Not sure whether everything needs to both beautiful AND useful though, otherwise we'd have to throw out every painting except those that cover up a dirty mark on the paintwork.

Date: 2013-03-26 01:49 pm (UTC)
From: [identity profile] poliphilo.livejournal.com
I look at Morris's papers and the mass-produced ones he hated so much and, frankly, I can't see that much of a difference.

Morris was a fine poet though. I love his early stuff.

Date: 2013-03-26 01:07 pm (UTC)
ext_37604: (Default)
From: [identity profile] glitzfrau.livejournal.com
Obviously we need a Great War to categorically open a chasm between our era and that of modernism.

Joking (obvs). 1989 and 2001 were supposed to be exactly such turning points, ushering in the radically different post-modern, but it seems as though capitalism and late modernity carry blithely on nonetheless. And Modernism continues to be relevant as a response.

Date: 2013-03-26 01:50 pm (UTC)
From: [identity profile] poliphilo.livejournal.com
It'll come though.
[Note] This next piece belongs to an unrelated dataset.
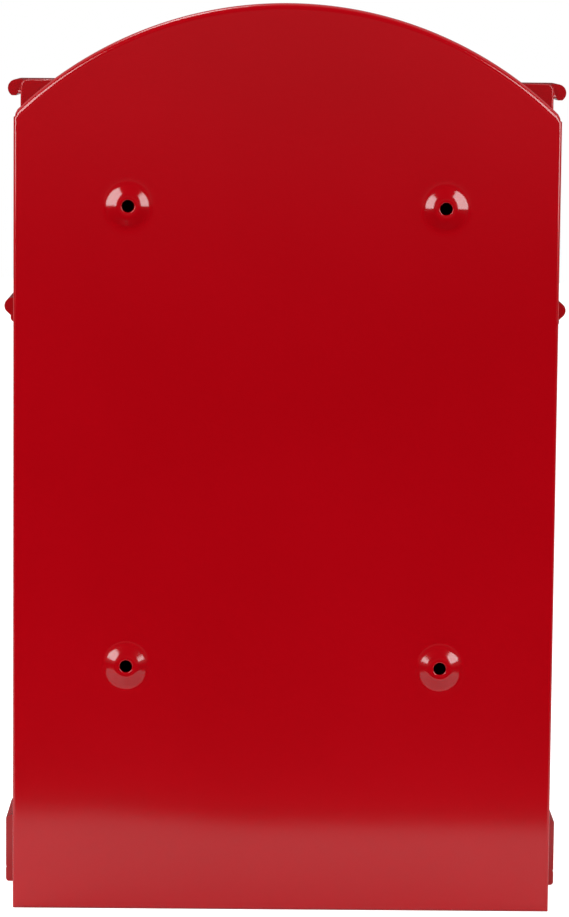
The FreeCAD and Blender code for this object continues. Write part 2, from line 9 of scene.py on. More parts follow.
import bmesh
import bpy
import numpy as np
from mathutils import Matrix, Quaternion, Vector


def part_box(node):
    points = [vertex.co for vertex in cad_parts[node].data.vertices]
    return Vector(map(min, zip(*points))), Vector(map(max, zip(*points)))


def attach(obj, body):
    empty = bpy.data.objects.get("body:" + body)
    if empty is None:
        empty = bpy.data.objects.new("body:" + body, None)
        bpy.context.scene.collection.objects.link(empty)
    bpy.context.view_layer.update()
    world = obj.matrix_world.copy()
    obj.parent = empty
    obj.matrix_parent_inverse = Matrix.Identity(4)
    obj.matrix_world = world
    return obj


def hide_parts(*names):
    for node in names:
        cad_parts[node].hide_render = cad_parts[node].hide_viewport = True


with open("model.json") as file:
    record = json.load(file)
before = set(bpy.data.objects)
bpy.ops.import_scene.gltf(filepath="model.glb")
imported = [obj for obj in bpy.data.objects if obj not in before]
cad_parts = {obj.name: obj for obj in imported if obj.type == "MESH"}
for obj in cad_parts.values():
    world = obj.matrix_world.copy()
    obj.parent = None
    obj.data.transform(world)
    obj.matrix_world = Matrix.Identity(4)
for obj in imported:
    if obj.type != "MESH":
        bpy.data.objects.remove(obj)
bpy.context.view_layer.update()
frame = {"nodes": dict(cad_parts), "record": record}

# The photograph's camera, fitted to the fixing holes and to the box's outline
camera_place = (0.014633, 1.644026, 0.187014)
camera_aim = (0.000132, 0.0, -0.008496)
camera_roll = math.radians(0.5522)
camera_lens = 146.749
camera_sensor = 36.0

# Back panel, its fixing holes and the pressed bosses round them
hole_x = 0.070
hole_z = 0.1025
hole_radius = 0.00275
hole_edge = 0.0005
boss_land_radius = 0.005
boss_base_radius = 0.010
boss_height = 0.0025
boss_round = 0.0015
boss_flat_ring = 0.003

# Folded shell
half_width = 0.1205
bottom_z = -0.2135
shoulder_z = 0.141
arch_foot_z = 0.1444
arch_foot_inset = 0.0017
apex_z = 0.1918
shoulder_relief = 0.0007
sheet = 0.0012
side_bend = 0.0015
arch_bend = 0.003
bend_ease_start = 0.001
bend_ease_height = 0.006
panel_y = -boss_height
joint_y = panel_y - 0.050
wall_rows = (panel_y - arch_bend - 0.0006, -0.020, -0.036, joint_y)
lip_width = 0.016
lip_end_gap = 0.014
lip_corner_gap = 0.002
foot_x = half_width - arch_foot_inset
arch_rise = apex_z - arch_foot_z
arch_radius = (foot_x**2 + arch_rise**2) / (2 * arch_rise)
arch_centre_z = apex_z - arch_radius
arch_half_angle = math.asin(foot_x / arch_radius)

# How finely the shell is divided: its outline, the lines between its quarters, bend and borders
straight_run_points = (34, 52, 36, 6)
arch_points = 111
middle_points = 46
foot_points = 50
waist_points = 34
bend_points = 17
border_shares = (0.15, 0.5, 0.85, 0.988, 1.0)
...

I'm sure it will. I think the looming financial catalyst may prove the catalyst.

I'm tired of living in the 20th century.

Date: 2013-03-26 01:07 pm (UTC)
From: [identity profile] cmcmck.livejournal.com
Someone to rid us of talentless 'installment artists' would be a good start!

Date: 2013-03-26 01:23 pm (UTC)
From: [identity profile] lblanchard.livejournal.com
Where's the "like" button when you really really need it?

Date: 2013-03-26 01:49 pm (UTC)
From: [identity profile] cmcmck.livejournal.com
Curtsies :o)

Date: 2013-03-26 01:52 pm (UTC)
From: [identity profile] poliphilo.livejournal.com
I sense change in the air.

For instance, I think Damien Hirst has been found out.

Date: 2013-03-26 05:36 pm (UTC)
From: [identity profile] veronica-milvus.livejournal.com
Change - and you shall be its prophet!

Date: 2013-03-26 08:21 pm (UTC)
From: [identity profile] poliphilo.livejournal.com
Wouldn't that be nice :)

Of course I haven't the faintest idea where the change is coming from.

Date: 2013-03-26 01:38 pm (UTC)
From: [identity profile] internet-sampo.livejournal.com
I like your style!

I wish we'd -just- see something new in pop music but it seems locked into the current money making paradigm.

Date: 2013-03-26 01:53 pm (UTC)
From: [identity profile] poliphilo.livejournal.com
It'll come. And when it does it'll surprise us- just as the Beatles did.

Date: 2013-03-26 05:52 pm (UTC)
From: [identity profile] ingenious76.livejournal.com
Actually, I went to Lechtenstein at the Tate, and am going to see the Bowie exhibition at the V and A. Are you saying that people should not be encouraged to appreciate artists that tapped into a zeitgeist? I'll remember that next time someone starts ranting on about why Mozart and Handel should be appreciated...oh, and the Renaissance artists too.

Date: 2013-03-26 08:26 pm (UTC)
From: [identity profile] poliphilo.livejournal.com
No, I'm not saying that at all.

What I'm saying is I'm surprised these mid 20th century hero figures are still in fashion. I'd have expected them to go through an eclipse- as the comparable figures of the Victorian period did at the beginning of the 20th century.

Date: 2013-03-26 08:32 pm (UTC)
From: [identity profile] ingenious76.livejournal.com
Well, I guess it just goes to show that what is considered good art never goes out of fashion.